New Queer Cinema, as the movement is called, is a term applied to films written and directed by openly gay people, frequently highlighting openly gay characters who are likewise open about their sexuality.
Filmmakers like Gregg Araki, Alexis Arquette, Todd Haynes, Jennie Livingston, Cheryl Dunye, Gus Van Sant, John Waters and John Cameron Mitchell created films frequently known for their irony, open criticism of the way gay people are treated by mainstream culture and challenging heteronormativity.
Hollywood responded to this independent and underground movement with films of their own. For a while, gay characters became a new and interesting draw for both gay and mainstream audiences alike. Films like The Birdcage (1996), To Wong Foo Thanks for Everything, Julie Newmar (1995), In & Out (1997), and Flawless (1999) all feature bankable stars – Nathan Lane, Robin Williams, Kevin Kline and Phillip Seymour Hoffman- as main characters.
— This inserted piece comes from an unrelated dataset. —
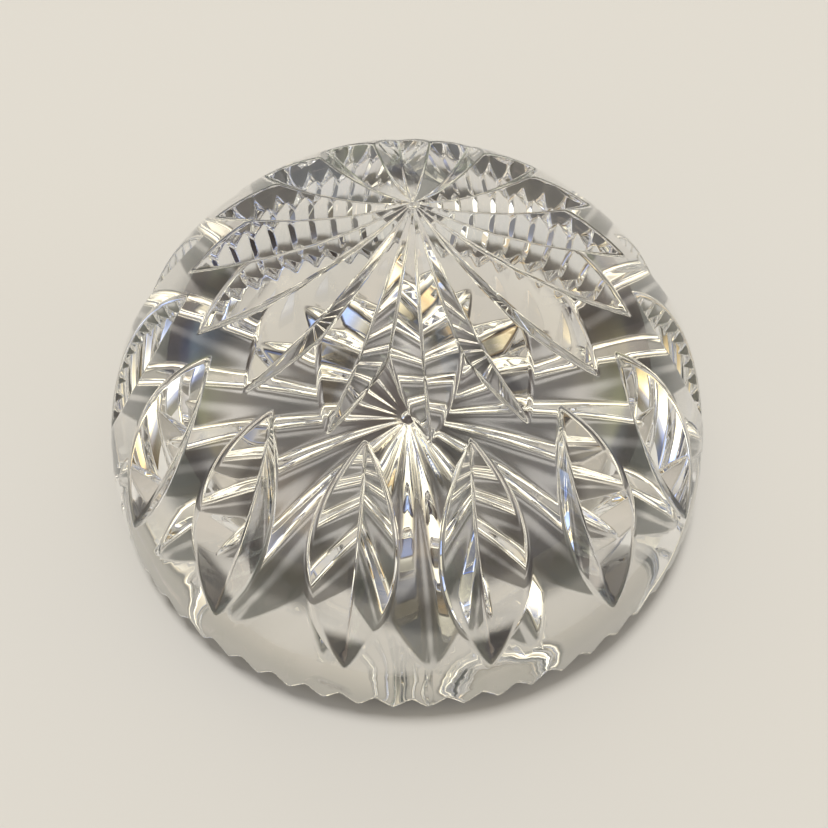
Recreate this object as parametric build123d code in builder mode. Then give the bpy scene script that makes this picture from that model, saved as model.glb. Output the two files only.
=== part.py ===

However, these films returned to the same campy depiction of homosexuality as the beginning of the 20th Century, often coming under criticism from the gay community. While depictions of gays, lesbians, bisexuals and transsexuals in mainstream cinema are getting better, there is still a long way to go. Even Brokeback Mountain, a beautiful love story about two people who happen to be gay, is also about two men who spend their lives passing for straight and tortured by their closeted sexuality and inability to accept themselves.
Depictions of gay characters have come a long way (see this month’s TFS List about characters who are more than their sexuality), but they still have a long way to go. Don’t shy away from demanding what you want in cinema and vote with your wallet. Don’t pay to see movies that openly discriminate against people of any gender, race or sexual orientation.